RK: We tried it as a nation back at the beginning of the last century, and guess what? It didn’t work. This is a big damn country in case you hadn’t noticed. And we can’t expect these little electric shit boxes to move our goods, take us on vacations to Glacier National Park – I highly recommend that trip, by the way – or power us to a getaway weekend in the Smokies, for instance. It’s just, as you like to say.

PMD: But Reddy, you don’t believe in energy conservation? I know the Green movement basically ended your career so it’s understandable you’d be bitter, but don’t you think we need to conserve our resources and reduce our carbon emissions into the atmosphere?

RK: Yes, of course I do, what do you take me for, a moron?

PMD: Well, no, of course not.

RK: Look, yes we need to watch what the hell we’re doing as a nation. But while some in this country are threatening to banish us back to the Stone Age while pushing Liposuction Fat-powered Lamps and Flintstone-mobiles, China and India are going to keep right on consuming their way to oblivion. Didn’t I just read where China has now exceeded America’s daily energy usage?

PMD: Yes, that just came out this week.

RK: Uh, well, just off the top of my cute little head socket that can’t be good, right?

PMD: Uh, no. It’s definitely a giant heaping, steaming bowl of Not Good, to be exact.

RK: Right. So if there’s no push to get those countries to adapt mass conservation, we’re all toast. And by the way, China’s headlong rush into electric power and electrification is all fine and dandy except for the fact that they have the highest polluting, dirtiest coal-fired plants in the world. How is that going to work? I mean, yeah, I’m an electric ambassador and all that entails – blah-blah-blah – but electrification for electrification’s sake is never a good idea, because something has to generate that electricity, and the way we’re going about it is crazy at this point.

PMD: What do you suggest?

RK: First of all, this administration has to get real. Shoving touchy-feely “green” electric cars down everyone’s throat - when we don’t have the infrastructure to support it – is pure insanity. Who’s going to pay for all of these electric car subsidies so that they’re actually affordable in the real world? Who’s going to spring for all of these on-street charging meters and all of the associated cost that goes with that? That’s right, you and me, the taxpayers. And last time I checked, we’re pretty much tapped-out at this point.  And besides, other than a few HugVilles in California and a three-block area in Manhattan designated by Mayor Bloomberg as a “Shiny Happy Smiley Green Zone” we can’t get there from here.
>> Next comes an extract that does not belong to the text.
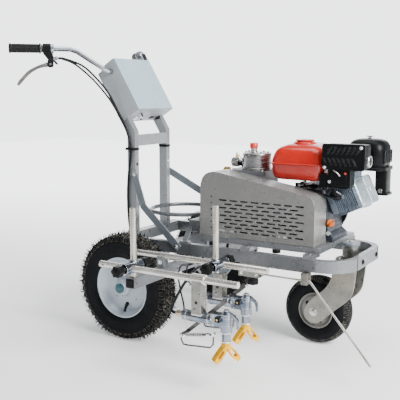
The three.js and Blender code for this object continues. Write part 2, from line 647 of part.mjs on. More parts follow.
// ---------------------------------------------------------------- wheels
function tyreProfile({ radius, width, rim }) {
  const half = width / 2;
  return [
    [rim, -half * 0.72], [rim + 12, -half], [radius - 16, -half * 0.94], [radius, -half * 0.5],
    [radius, half * 0.5], [radius - 16, half * 0.94], [rim + 12, half], [rim, half * 0.72],
  ];
}

function rearWheel(side) {
  const label = side < 0 ? 'right' : 'left';
  const centre = [0, side * TRACK_HALF, REAR_TYRE.radius];
  add(`tyre_${label}`, turned(tyreProfile(REAR_TYRE), 'y', 30).translate(...centre), 'tyre');
  const edge = REAR_TYRE.rim - 1.2;
  const out = side;
  const profile = [
    [edge, -34], [edge, 34], [edge - 6, 34], [edge - 16, 8], [48, 8], [34, 20], [30, 34], [22, 34], [22, 46],
    [10.4, 46], [10.4, -46], [24, -46], [24, 0], [edge - 18, 0], [edge - 8, -34],
  ].map(([r, h]) => [r, h * out]);
  const rim = turned(profile, 'y', 20);
  add(`rim_${label}`, rim.translate(...centre), 'rim');
}

function castor() {
  const top = 316;
  const legShape = outline([
    [736, top, 6], [822, top, 6], [820, 288, 20], [813, 226, 20], [796, 195, 16], [735, 141, 30], [682, 88, 20],
    [640, 86, 20], [620, 118, 20], [646, 178, 20], [700, 222, 30], [725, 262, 20],
  ]);
  const leg = (side) => sidePlate(legShape, side < 0 ? -56 : 50, side < 0 ? -50 : 56, 3);
  const crown = block([738, 820], [-56, 56], [304, top]);
  const race = rod(vec(SWIVEL_X, 0, top - 2), vec(SWIVEL_X, 0, RAIL.low - GAP), 26, 20);
  const stem = rod(vec(SWIVEL_X, 0, top - 2), vec(SWIVEL_X, 0, HEAD.boreTop - 1), 10, 16);
  const axle = rod(vec(CASTOR_AXLE_X, -66, 130), vec(CASTOR_AXLE_X, 66, 130), 8, 14);
  add('castor_fork', join(crown, leg(-1), leg(1), race, stem, axle), 'zinc');
  const centre = [CASTOR_AXLE_X, 0, CASTOR_TYRE.radius];
  add('castor_tyre', turned(tyreProfile(CASTOR_TYRE), 'y', 28).translate(...centre), 'tyre');
  const edge = CASTOR_TYRE.rim - 0.9;
  const rim = turned([
    [edge, -30], [edge, 30], [edge - 6, 30], [edge - 12, 7], [22, 8], [20, 46], [8.5, 46],
    [8.5, -46], [20, -46], [22, -8], [edge - 12, -7], [edge - 6, -30],
  ], 'y', 18);
  add('castor_rim', rim.translate(...centre), 'rim');
}

// ---------------------------------------------------------------- spray gun arms
function gunArm() {
  const top = RAIL.low - GAP;
  const { x, size, end } = ARM;
  const beam = block([x - size / 2, x + size / 2], [end, RAIL.outer], [top - size, top]);
  const post = rod(vec(CROSS_1.x, CROSS_1.postY, top - 6), vec(CROSS_1.x, CROSS_1.postY, 564), ROD_RADIUS, 16);
  const rodTwo = rod(vec(100, CROSS_2.rodY, CROSS_2.z), vec(647, CROSS_2.rodY, CROSS_2.z), ROD_RADIUS, 16);
  const saddle = block([x - 15, x + 15], [CROSS_2.rodY - 14, CROSS_2.rodY + 14], [top - 4, CROSS_2.z]);
  add('gun_arm', join(beam, post, rodTwo, saddle), 'rodSteel');
}

// A sleeve across the machine, bored for an upright post and for a fore-and-aft rod.
function crossClamp(name, { x, postY, rodY, z }) {
  const middle = (postY + rodY) / 2;
  const half = 48;
  const bore = ROD_RADIUS + 0.8;
  const body = rod(vec(x, middle - half, z), vec(x, middle + half, z), 20, 16);
  const collar = rod(vec(x, postY, z - 22), vec(x, postY, z + 22), 17, 16);
  const postBore = rod(vec(x, postY, z - 40), vec(x, postY, z + 40), bore, 12);
  const rodBore = rod(vec(x - 40, rodY, z), vec(x + 40, rodY, z), bore, 12);
  add(name, cut(join(body, collar), postBore, rodBore), 'steel');
  const knob = (suffix, side) => {
    const seat = middle + side * (half + GAP);
    const head = starKnob(21, 26).translate(x, side < 0 ? seat - 38 : seat + 12, z);
    const stud = rod(vec(x, seat, z), vec(x, seat + side * 14, z), 6, 12);
    add(`lock_knob_${name.slice(-1)}${suffix}`, join(head, stud), 'black');
  };
  knob('a', -1);
  knob('b', 1);
}

const HOLDER = { radius: 17.5, rear: -58, front: 51, nut: -84 };

function hangerAndHolder(gun, top) {
  const { x, y, z } = gun;
  const drop = block([x - 18, x + 18], [y - 16, y + 16], [z - 4, top]);
  const holder = rod(vec(x + HOLDER.rear, y, z), vec(x + HOLDER.front, y, z), HOLDER.radius, 20);
  const nut = rod(vec(x + HOLDER.nut, y, z), vec(x + HOLDER.rear + 2, y, z), 10, 6);
  return [drop, holder, nut];
}

function firstGunCarrier() {
  const { x, y } = GUN_1;
  const bar = rod(vec(100, CROSS_1.rodY, CROSS_1.z), vec(644, CROSS_1.rodY, CROSS_1.z), ROD_RADIUS, 16);
  const sleeve = rod(vec(x - 25, y, CROSS_1.z), vec(x + 25, y, CROSS_1.z), 17, 20);
  add('gun_rod_1', join(bar, sleeve, ...hangerAndHolder(GUN_1, CROSS_1.z - 4)), 'rodSteel');
}

function secondGunCarrier() {
  const post = rod(vec(CROSS_2.x, CROSS_2.postY, 330), vec(CROSS_2.x, CROSS_2.postY, 572), ROD_RADIUS, 16);
  add('gun_post_2', join(post, ...hangerAndHolder(GUN_2, CROSS_2.z - 24)), 'rodSteel');
}

function sprayGun(number, gun) {
  const { x, y, z } = gun;
  const axisX = x + 102;
  const front = x + HOLDER.front + GAP;
  const body = join(
    block([front, axisX + 8], [y - 15, y + 15], [z - 16, z + 24]),
    rod(vec(axisX, y, z - 32), vec(axisX, y, z + 26), 18, 18),
    rod(vec(axisX, y, z + 25), vec(axisX, y, z + 36), 18, 18, 9),
    block([front + 22, front + 38], [y - 23, y - 14], [z + 2, z + 18]),
    rod(vec(axisX, y, z - 65), vec(axisX, y, z - 31), 15, 6),
  );
  const hook = sidePlate(outline([
    [axisX, z + 34], [axisX + 16, z + 34, 8], [axisX + 44, z + 14, 12], [axisX + 44, z - 16, 4], [axisX + 37, z - 18],
    [axisX + 37, z + 8, 10], [axisX + 10, z + 26, 6], [axisX, z + 26],
  ]), y - 4, y + 4, 3);
  add(`gun_${number}`, join(body, hook), 'steel');
  tipGuard(number, vec(axisX, y, z - 65 - GAP));
  triggerLinkage(number, gun);
}

// A reversible spray tip's guard: a collar with two slotted wings spread either side.
function tipGuard(number, top) {
  const collar = rod(vec(0, 0, -20), vec(0, 0, 0), 14, 16);
  const wing = (side) => {
    const shape = outline([
      [side * 2, -12], [side * 13, -12], [side * 44, -52, 6], [side * 36, -62, 6], [side * 25, -56, 4], [side * 2, -24],
    ]);
    const plate = sidePlate(shape, -13, 13, 3);
    const slot = block([12, 34], [-6.5, 6.5], [-8, 8]).rotateY(side < 0 ? -0.9 - Math.PI / 2 - 0.7 : 0.9)
      .translate(side * 4, 0, -18);
    return cut(plate, slot);
  };
  const guard = join(collar, wing(-1), wing(1)).rotateZ(THREE.MathUtils.degToRad(55));
  add(`tip_guard_${number}`, guard.translate(top.x, top.y, top.z), 'yellow');
}

// The pull lever beside the holder, with its yoke, push rods and wire bail.
function triggerLinkage(number, { x, y, z }) {
  const behind = y + HOLDER.radius + 5;
  const lowX = x - 58;
  const lowZ = z - 65;
  const lever = strap(vec(lowX, behind, lowZ), vec(x + 84, behind, z + 58), 13, 6);
  const yoke = rod(vec(lowX, y - 20, lowZ), vec(lowX, behind + 3, lowZ), 6, 12);
  const pushEnd = vec(x + 66, y - 17, z - 42);
  const push = rod(vec(lowX, y - 17, lowZ), pushEnd, 4, 8);
  const bailPath = bentPath([
    vec(lowX, y - 17, lowZ), vec(lowX + 4, y - 17, lowZ - 32), vec(x + 62, y - 17, lowZ - 22), pushEnd,
  ], 14);
  const bail = tube(bailPath, 3, 8, 11);
  const boss = rod(vec(x + 14, behind - 3, z), vec(x + 14, behind + 5, z), 10, 14);
  add(`trigger_${number}`, join(lever, yoke, push, bail, boss), 'zinc');
}

// ---------------------------------------------------------------- line pointer
function pointer() {
  const { y, z, rear, bend } = POINTER;
  const top = RAIL.low - GAP;
  const strip = block([430, 706], [-214, -191], [top - 5, top]);
  const web = block([436, 520], [-214, -196], [z - 4, top - 2]);
  const jaw = block([436, 520], [y - 14, -200], [z - 12, z + 12]);
  const plate = block([684, 706], [y - 14, -196], [z - 13, top - 2]);
  const bore = rod(vec(420, y, z), vec(730, y, z), 4.9, 12);
  const stud = rod(vec(488, y, z - 20), vec(488, y, z - 11), 6, 12);
  const knob = starKnob(20, 20).rotateX(Math.PI / 2).translate(488, y, z - 40);
  add('pointer_clamp', cut(join(strip, web, jaw, plate, stud, knob), bore), 'zinc');
  const elbow = new THREE.SphereGeometry(4, 10, 6).translate(bend, y, z);
  const straight = rod(vec(rear, y, z), vec(bend, y, z), 4, 10);
  const slanted = rod(vec(bend, y, z), vec(985, -360, 83), 4, 10);
  add('pointer_rod', join(straight, elbow, slanted), 'rodSteel');
}

frameRails();
frontBow();
castorHead();
rearAxle();
upright();
braces();
controlBox();
handlebar();
grip('grip_right', -1);
grip('grip_left', 1);
brakeLever('lever_right', -1);
brakeLever('lever_left', 1);
controlCables();
deck();
pailRack();
beltGuard();
beltDrive();
pump();
paintHose();
engineBlock();
fuelTank();
exhaustAndIntake();
rearWheel(-1);
rearWheel(1);
castor();
gunArm();
crossClamp('cross_clamp_1', CROSS_1);
crossClamp('cross_clamp_2', CROSS_2);
firstGunCarrier();
secondGunCarrier();
sprayGun(1, GUN_1);
sprayGun(2, GUN_2);
pointer();

// The origin is the centre of the footprint, on the ground.
machine.updateMatrixWorld(true);
const bounds = new THREE.Box3().setFromObject(machine, true);
const centre = bounds.getCenter(new THREE.Vector3());
machine.position.set(-centre.x, -centre.y, -bounds.min.z);

export default machine;
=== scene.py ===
import math
import random

import bpy
import bmesh
from mathutils import Matrix, Vector


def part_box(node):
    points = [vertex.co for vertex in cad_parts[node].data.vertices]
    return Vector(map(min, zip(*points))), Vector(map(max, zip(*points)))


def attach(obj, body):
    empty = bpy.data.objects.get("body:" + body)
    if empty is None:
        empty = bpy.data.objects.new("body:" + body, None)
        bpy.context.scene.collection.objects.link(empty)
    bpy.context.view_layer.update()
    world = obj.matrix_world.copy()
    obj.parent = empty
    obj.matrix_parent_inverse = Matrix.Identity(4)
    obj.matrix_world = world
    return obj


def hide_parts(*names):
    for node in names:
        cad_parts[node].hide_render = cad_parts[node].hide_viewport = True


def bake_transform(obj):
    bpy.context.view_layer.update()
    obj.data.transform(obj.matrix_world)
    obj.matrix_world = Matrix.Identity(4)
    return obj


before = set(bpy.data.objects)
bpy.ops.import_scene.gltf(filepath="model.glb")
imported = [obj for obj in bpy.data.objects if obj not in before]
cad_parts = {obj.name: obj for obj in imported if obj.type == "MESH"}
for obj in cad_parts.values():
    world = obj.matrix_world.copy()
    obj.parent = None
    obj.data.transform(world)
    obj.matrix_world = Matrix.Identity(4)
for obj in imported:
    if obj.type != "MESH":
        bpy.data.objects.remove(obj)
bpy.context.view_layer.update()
random.seed(11)

# Working coordinates are in mm: X forward from the rear axle, Y left from the machine's middle, Z up.
near_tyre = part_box("tyre_right")
far_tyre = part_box("tyre_left")
AXLE_X = (near_tyre[0].x + near_tyre[1].x) / 2
MIDDLE_Y = (near_tyre[0].y + far_tyre[1].y) / 2


def place(p):
    return Vector((p[0] / 1000 + AXLE_X, p[1] / 1000 + MIDDLE_Y, p[2] / 1000))


# ------------------------------------------------------------------ camera, floor and light
AZIMUTH = math.radians(31.83)
ELEVATION = math.radians(8.51)
sight = Vector((-math.sin(AZIMUTH) * math.cos(ELEVATION), math.cos(AZIMUTH) * math.cos(ELEVATION),
                -math.sin(ELEVATION)))
camera = bpy.data.objects.new("camera", bpy.data.cameras.new("camera"))
camera.data.lens = 63.84
camera.data.sensor_width = 36
camera.location = place((1659.5, -2476.2, 944))
camera.rotation_mode = "QUATERNION"
camera.rotation_quaternion = sight.to_track_quat("-Z", "Y")
bpy.context.scene.collection.objects.link(camera)
bpy.context.scene.camera = camera


def area_light(name, at, aim, size, watts, colour):
    lamp = bpy.data.lights.new(name, "AREA")
    lamp.shape = "DISK"
    lamp.size = size
    lamp.energy = watts
    lamp.color = colour
    thing = bpy.data.objects.new(name, lamp)
    thing.location = at
    thing.rotation_mode = "QUATERNION"
    thing.rotation_quaternion = (Vector(aim) - Vector(at)).to_track_quat("-Z", "Y")
    bpy.context.scene.collection.objects.link(thing)


def rise_along(tree, place_or_way, way, levels):
    """A smooth rise from levels[2] to levels[3] while the part along way goes from levels[0] to levels[1]."""
    share = tree.nodes.new("ShaderNodeVectorMath")
    share.operation = "DOT_PRODUCT"
    share.inputs[1].default_value = way
    rise = tree.nodes.new("ShaderNodeMapRange")
    rise.interpolation_type = "SMOOTHSTEP"
    for socket, value in zip(("From Min", "From Max", "To Min", "To Max"), levels):
        rise.inputs[socket].default_value = value
    tree.links.new(place_or_way, share.inputs[0])
    tree.links.new(share.outputs["Value"], rise.inputs["Value"])
    return rise.outputs["Result"]


WORLD_DIM = 0.16
WORLD_BRIGHT = 3.4
FLOOR_GLOW = 3.1
COOL_WHITE = (0.97, 0.985, 1.0, 1)
SOFTBOX_WAY = (0.88, -0.25, 0.40)
area_light("key", (3.5, -0.9, 2.6), (0, 0, 0.45), 2.2, 400, (1.0, 0.99, 0.975))
area_light("top", (0.2, 0.2, 4.2), (0, 0, 0.3), 3.2, 110, (1.0, 1.0, 1.0))
area_light("fill", (-2.6, -3.0, 1.8), (0, 0, 0.5), 2.0, 9, (0.94, 0.97, 1.0))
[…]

Secondly, everyone has to get real about the scope of the electric car movement in this country and around the world. Yes, in a few mega cities we’ll see electric vehicles make inroads, but it’s never going to be this idyllic, Shiny Happy world that’s portrayed by this current administration. Electric vehicles for short hops in urban centers make sense, somewhat. But they’re never going to meet our inveterate need to roam, to experience and to explore. Instead, we’ll need to develop alternative fuels – I’m really digging the idea of cellulosic fuel from waste, by the way, and that new OPOC engine – and we’re going to have to learn how to use the energy from the sun more efficiently too. Do I like the fact that we’re dependent on petroleum? No, but to pretend that it’s not going to be around for another 40-50 years is just plain silly.

PMD: Reddy, what about the advancements in battery technology? Doesn’t that excite you?

RK: Excite me? Uh, no. Amp excites me; advanced battery development just pleases me. But again, electric vehicles and electrification are not the salvation for the human condition. I’ve been around for a long time, and I’m confident that there’s a whole bunch of technological developments and inventions coming that we can’t even imagine. As much as it pains me to say it, electricity is just one component of a wide variety of energy solutions going forward, but just one. And as much as I’m proud of my contributions to the cause, I’m a realist. Electricity - and electrification - has very defined limits, even though the people who have a ton invested in selling us on the Electrification Future want us to believe otherwise.

PMD: Interesting - and controversial - coming from who I consider to be the preeminent electrification ambassador of the last century.

RK: Well, thank you, but you know, the only thing I’ve gained after all this time is perspective. One minute you’re hotter than hot and the next minute you’re yesterday’s news, forgotten and ignored. I’m aware of my contributions and I was always aware of my role. When we were trying to build-up the concept of electric power to a nation weaning itself off of oil lamps I served a very important purpose, and I’m very proud of that. But this extreme – I would say blind – rush into electrification for electrification’s sake is going to bite us all in the ass, and hard. It will be more costly, I can guarantee you that. Much more. The Dirty Little Secret? Electricity costs are high. And this whole rebuilding the infrastructure thing will be just the tip of the iceberg of those costs too.

People need to get real – although politicians in California and Washington don’t count, they wouldn’t know real unless it served them a subpoena – and people need to understand that the promise of a Bright Shiny New Day just around the corner because of the electrification of the automobile is unmitigated bullshit. And that’s the High Wattage Truth.

PMD: Funny.

RK: I knew you’d like that.

PMD: Well, Reddy, it has been a distinct honor and pleasure talking to you and we here at AE wish you and Miss Amp the very best in the future.

RK: Well, thank you and I have to admit it wasn’t painful at all. Oh, and one more thing? There’s no such thing as “free” or “cheap” electricity. It simply doesn’t exist. Use wisely, my friends.


And that’s the High-Octane Truth for this week.